More developments as they unfold, yada yada.

Remember when I thought it was all gonna blow over? Me, too

Latest breaking news:

At this point, every AP insider is swarming over Nat Arem's (www.natarem.com) and my own instant messenger looking to spill the goods. In the last 12 hours, we've uncovered a gigantic amount of info. First and foremost:

The Potripper account is registered to AJ Green, Absolute's former Director of Operations and Scott Tom's best friend who is currently a VP of operations at nine.com. AJ Green is also 2+2's own POTSLAMMER, he of the 3 posts shilling for AP, who was defended by The Watchdog (Tom Scott), also shilling for AP. There is far more to be had along this line of inquiry, but releasing it now would compromise a couple of side investigations we've got going - expect more updates soon, though.
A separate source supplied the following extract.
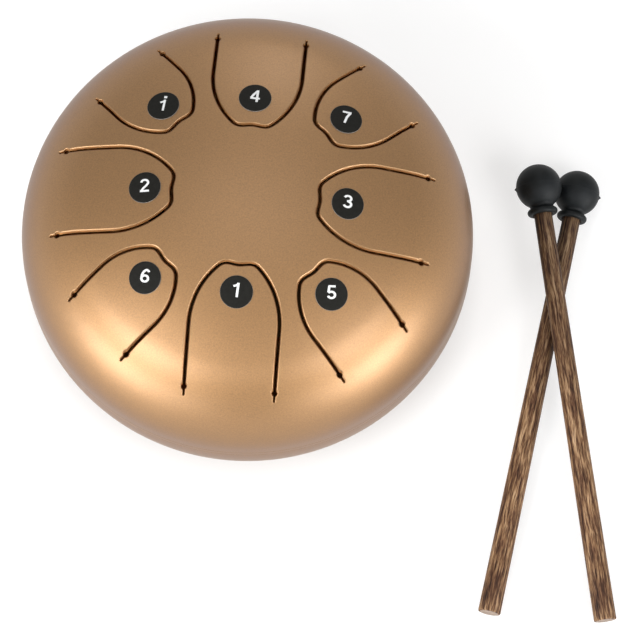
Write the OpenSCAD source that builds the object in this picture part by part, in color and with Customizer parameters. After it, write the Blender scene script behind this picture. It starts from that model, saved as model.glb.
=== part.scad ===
// Eight-note steel tongue drum with its pair of rubber-headed mallets.
// Millimetres, +Z up. The origin is on the drum's axis, in the plane that the drum and the mallets
// rest on. Tongue number 1 points along -Y, and the mallets lie on the +X side.

/* [Drum shells] */
// Outside diameter of the drum at its seam
drum_d = 140; // [128:1:160]
// Thickness of the pressed sheet steel
sheet = 1.5; // [1:0.1:2]
// Radius of the shallow crown on top
crown_r = 136.4; // [120:0.1:170]
// Radius of the shoulder between the top crown and the rim
shoulder_r = 30.4; // [26:0.1:36]
// Radius of the flatter crown underneath
base_crown_r = 190; // [160:1:240]
// Radius of the shoulder between the base crown and the rim
base_shoulder_r = 33; // [28:0.1:38]
// Height of the straight rim on each half, next to the seam
rim_h = 3.3; // [1.6:0.1:6]
// Diameter of the sound hole in the middle of the base
sound_hole_d = 44; // [30:1:50]
// Depth of the groove that the seam weld fills
weld_depth = 0.9; // [0.5:0.1:1]
// Height of the seam weld where it shows on the outside
weld_h = 2; // [1:0.1:3]

/* [Tongues] */
// Width of the cut round each tongue
slot_w = 1; // [0.6:0.05:1.4]
// Width of the four long tongues between the centres of their side cuts
long_w = 27.3; // [24:0.1:28]
// Distance from the drum's axis to the tip cut of the long tongues
long_tip = 22.1; // [20:0.1:24]
// Width of the four short tongues between the centres of their side cuts
short_w = 24.7; // [22:0.1:27]
// Distance from the drum's axis to the tip cut of the short tongues
short_tip = 31.3; // [29:0.1:33]
// Width of the flat at a tongue's tip
tip_flat = 7.2; // [4:0.1:10]
// Depth of the slight hollow in the middle of the tip
tip_hollow = 0.4; // [0:0.1:1]
// Radius of the corner beside the tip's flat
corner_r = 3.5; // [2:0.1:5]
// Angle that this corner turns through before the long flank begins
corner_turn = 42; // [35:1:50]
// Diameter of the round hole that ends each side cut
end_hole_d = 1.7; // [1.6:0.05:2.4]
// Width of the fine cut that runs on past each end hole
tail_w = 0.5; // [0.3:0.05:0.8]
// Length of that fine cut, from the hole's centre
tail_l = 2.3; // [1.5:0.1:4]

/* [Note discs] */
// Diameter of the numbered discs
disc_d = 10; // [8:0.1:12]
// Thickness of the numbered discs
disc_t = 0.25; // [0.1:0.05:0.5]

/* [Feet] */
// Distance from the drum's axis to each rubber foot
foot_circle_r = 38; // [33:0.5:40]
// Diameter of a foot where it meets the base
foot_top_d = 13.4; // [11:0.1:15]
// Diameter of a foot where it meets the table
foot_bottom_d = 12; // [9:0.1:13]
// Radius of the rounding round the foot's lower edge
foot_round = 1.2; // [0.5:0.1:2]
// Height of the sound hole's rim above the table
foot_lift = 3; // [2:0.1:6]
// Diameter of the neck that passes through the base
foot_neck_d = 6; // [4:0.1:7]
// Diameter of the barb that holds the foot from inside
foot_barb_d = 8.4; // [7.4:0.1:9]
// Height of that barb
foot_barb_h = 4; // [2:0.1:6]

/* [Mallets] */
// Length of a mallet from the centre of its ball to the butt of its stick
mallet_l = 141.4; // [110:1:170]
// Diameter of the rubber ball
ball_d = 14.7; // [12:0.1:18]
// Outside diameter of the collar under the ball
collar_d = 9.7; // [8.4:0.1:11]
// Thickness of the collar's rounded edge
collar_t = 3; // [2:0.1:4]
// Distance from the centre of the ball to the open end of the collar
collar_end = 9.4; // [8.6:0.1:12]
// Diameter of the stick where it leaves the collar
stick_neck_d = 5.8; // [4.5:0.1:6.2]
// Diameter of the stick at its butt
stick_butt_d = 7.05; // [6.5:0.05:9]
// Size of the chamfer round the butt
butt_chamfer = 0.3; // [0.1:0.05:1]
// Depth of the stick in the rubber head, from the open end of the collar
socket_depth = 10; // [5:0.5:13]

/* [Lay of the mallets] */
// Gap in plan between the drum's seam and the point where the sticks cross
cross_gap = 27.8; // [24:0.5:50]
// Distance of the crossing in front of the drum's axis
cross_forward = 0.5; // [-40:0.5:40]
// Distance along the lower stick from the crossing to the centre of its ball
lower_ball_reach = 37.4; // [34:0.1:60]
// Distance along the upper stick from the crossing to the centre of its ball
upper_ball_reach = 36; // [34:0.1:60]
// Heading of the lower mallet, clockwise from +Y
lower_heading = 7.5; // [6:0.1:10]
// Heading of the upper mallet, anticlockwise from +Y
upper_heading = 12.5; // [10:0.1:14]

/* [Clearances] */
// Clearance between the weld and the groove, and in each foot's hole
fit_gap = 0.05; // [0.02:0.01:0.1]
// Gap between a tongue's root and the shell, which lets the tongue turn
root_gap = 0.1; // [0.05:0.01:0.15]
// Thickness of the glue under a note disc and round a stick's end
glue_gap = 0.05; // [0.02:0.01:0.1]
// Gap left between the two sticks where they cross
rest_gap = 0.25; // [0.1:0.05:0.5]

/* [Hidden] */
$fn = 180;
// How far every cut runs past the surface that it opens
overrun = 2;
// Steps in a millimetre to which the first of two moves to a crown's centre is rounded
centre_steps = 1000;
// Steps in a tongue's tip flat, tip corner and long flank
tip_steps = 6;
corner_steps = 5;
flank_steps = 9;
// Number of rubber feet
foot_count = 3;

// Note names in order round the drum, anticlockwise from above, starting with the one along -Y
NOTES = ["1", "5", "3", "7", "4", "high_1", "2", "6"];
// Distance from the drum's axis to each tongue's root, as a share of the drum's radius, in that order
root_share = [0.824, 0.836, 0.776, 0.797, 0.769, 0.786, 0.806, 0.82];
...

In the meantime, allow me to coin a new phrase: the plot thins.

Also, in half an hour, I've got an MSNBC phone interview about this, followed by one or two other media outlets.

update: I will also be on the Pocketfives podcast tonight as a last minute substitute. In the meantime, the story hit Digg, where it's currently #3, and 2+2 is experiencing record, 10/11/06 (UIGEA) topping traffic. This will be very big very soon.